Displacement by hydroxide
Although strong, the (aryl)C−SO3− bond can be broken by nucleophilic reagents. Of historic and continuing significance is the α-sulfonation of anthroquinone followed by displacement of the sulfonate group by other nucleophiles, which cannot be installed directly. An early method for producing phenol involved the base hydrolysis of sodium benzenesulfonate, which can be generated readily from benzene.
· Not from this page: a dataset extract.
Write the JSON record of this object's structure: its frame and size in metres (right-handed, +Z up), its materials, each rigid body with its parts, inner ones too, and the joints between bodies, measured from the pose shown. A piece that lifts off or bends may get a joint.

C6H5SO3Na + NaOH → C6H5OH + Na2SO3

The conditions for this reaction are harsh, however, requiring 'fused alkali' or molten sodium hydroxide at 350 °C for benzenesulfonic acid itself.  Unlike the mechanism for the fused alkali hydrolysis of chlorobenzene, which proceeds through elimination-addition (benzyne mechanism), benzenesulfonic acid undergoes the analogous conversion by an SNAr mechanism, as revealed by a 14C labeling, despite the lack of stabilizing substituents.  Sulfonic acids with electron-withdrawing groups (e.g., with NO2 or CN substituents) undergo this transformation much more readily.